Totalitarian policy doesn’t replace laws but promises to release the fulfillment of law from human action and will. It promises justice by claiming to make mankind the embodiment of the law: identification between man and law.

  • Ideologies are ‘isms which, to the satisfaction of their adherents, can explain everything and every occurrence by deducing it from a single premise.’
  • It is the logic of an idea applied to history, resulting in the unfolding of a process in constant change. The ideology treats events as following the same “law” as the logical exposition of its “idea.”

Character of Ideology

  1. Claim to total explanation
  2. Ideological thinking becomes independent of all experience
  3. Emancipation of thought from experience through certain methods of demonstration


The Race Myth in Totalitarian Ideology

Alfred Rosenberg elaborated the race theory into a philosophy of history in Der Mythus des 20. Jahrhunderts (1930), a principal statement of national socialist ideology. Rosenberg argued that all history must be rewritten and reinterpreted as a struggle between races, specifically between the Aryan race and all lower breeds.


The racial theory of nationalist policy:

  • Led to policies encouraging population increase, particularly of Aryan elements, by subsidizing marriage and large families.
  • Produced the eugenic legislation of 1933.
  • Produced the anti-Jewish legislation of 1935 and 1938, aiming to increase or maintain racial purity.

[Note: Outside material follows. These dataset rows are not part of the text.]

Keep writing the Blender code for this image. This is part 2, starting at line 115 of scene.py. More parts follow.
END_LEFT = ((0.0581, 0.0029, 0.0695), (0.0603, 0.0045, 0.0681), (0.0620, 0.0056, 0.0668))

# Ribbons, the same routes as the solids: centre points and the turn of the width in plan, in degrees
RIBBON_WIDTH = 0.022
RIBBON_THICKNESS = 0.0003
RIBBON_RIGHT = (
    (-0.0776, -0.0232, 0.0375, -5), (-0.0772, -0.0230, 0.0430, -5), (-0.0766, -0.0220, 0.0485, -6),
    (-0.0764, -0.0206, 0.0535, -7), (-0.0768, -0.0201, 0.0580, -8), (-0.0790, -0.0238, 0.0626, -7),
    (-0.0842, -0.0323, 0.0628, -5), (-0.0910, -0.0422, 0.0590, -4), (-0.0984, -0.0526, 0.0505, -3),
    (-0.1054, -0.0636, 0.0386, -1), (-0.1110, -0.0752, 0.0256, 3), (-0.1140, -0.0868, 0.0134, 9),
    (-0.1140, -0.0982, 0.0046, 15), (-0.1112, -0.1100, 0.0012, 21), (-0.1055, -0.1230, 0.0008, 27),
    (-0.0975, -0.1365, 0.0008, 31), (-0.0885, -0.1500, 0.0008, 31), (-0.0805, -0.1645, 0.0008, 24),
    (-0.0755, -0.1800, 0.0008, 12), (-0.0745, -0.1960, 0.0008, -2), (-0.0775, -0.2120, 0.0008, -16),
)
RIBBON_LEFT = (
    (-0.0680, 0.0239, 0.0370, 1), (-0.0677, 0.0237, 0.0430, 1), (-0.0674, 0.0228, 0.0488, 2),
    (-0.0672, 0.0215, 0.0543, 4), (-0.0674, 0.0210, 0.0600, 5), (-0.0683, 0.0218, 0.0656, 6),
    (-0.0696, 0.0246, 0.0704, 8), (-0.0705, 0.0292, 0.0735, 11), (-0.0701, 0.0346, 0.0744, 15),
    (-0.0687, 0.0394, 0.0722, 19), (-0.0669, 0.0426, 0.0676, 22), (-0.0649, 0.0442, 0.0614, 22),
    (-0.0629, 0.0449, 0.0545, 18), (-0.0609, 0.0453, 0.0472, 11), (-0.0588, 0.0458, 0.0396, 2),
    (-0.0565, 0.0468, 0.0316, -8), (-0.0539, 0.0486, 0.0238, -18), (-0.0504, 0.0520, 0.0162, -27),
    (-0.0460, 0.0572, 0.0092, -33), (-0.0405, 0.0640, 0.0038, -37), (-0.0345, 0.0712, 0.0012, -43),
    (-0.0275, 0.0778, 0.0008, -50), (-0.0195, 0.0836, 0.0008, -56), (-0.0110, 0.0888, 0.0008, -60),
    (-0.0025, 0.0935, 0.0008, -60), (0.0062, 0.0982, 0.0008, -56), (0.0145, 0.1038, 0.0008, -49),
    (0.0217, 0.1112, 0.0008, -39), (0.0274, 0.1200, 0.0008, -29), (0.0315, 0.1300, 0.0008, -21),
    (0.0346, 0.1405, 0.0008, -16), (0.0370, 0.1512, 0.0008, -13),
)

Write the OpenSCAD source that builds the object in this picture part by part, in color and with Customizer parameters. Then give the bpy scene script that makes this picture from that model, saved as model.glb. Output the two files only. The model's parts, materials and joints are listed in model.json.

Racial theory and anti-Semitism helped solidify national socialism by:

  • Transmuting various hatreds, fears, resentments, and class antagonisms into fear of a single tangible enemy.
  • Providing ideological support for Hitler’s expansionist policy to the east, targeting Slavic peoples and coinciding with anti-Semitism and the belief in German racial superiority.


Lebensraum and Geopolitik

The concept of Lebensraum, like racial theory, was not exclusively German. Swedish political scientist Rudolf Kjellén of the University of Uppsala expanded the plan for a powerful Germany into a philosophy called Geopolitik, which national socialism popularized.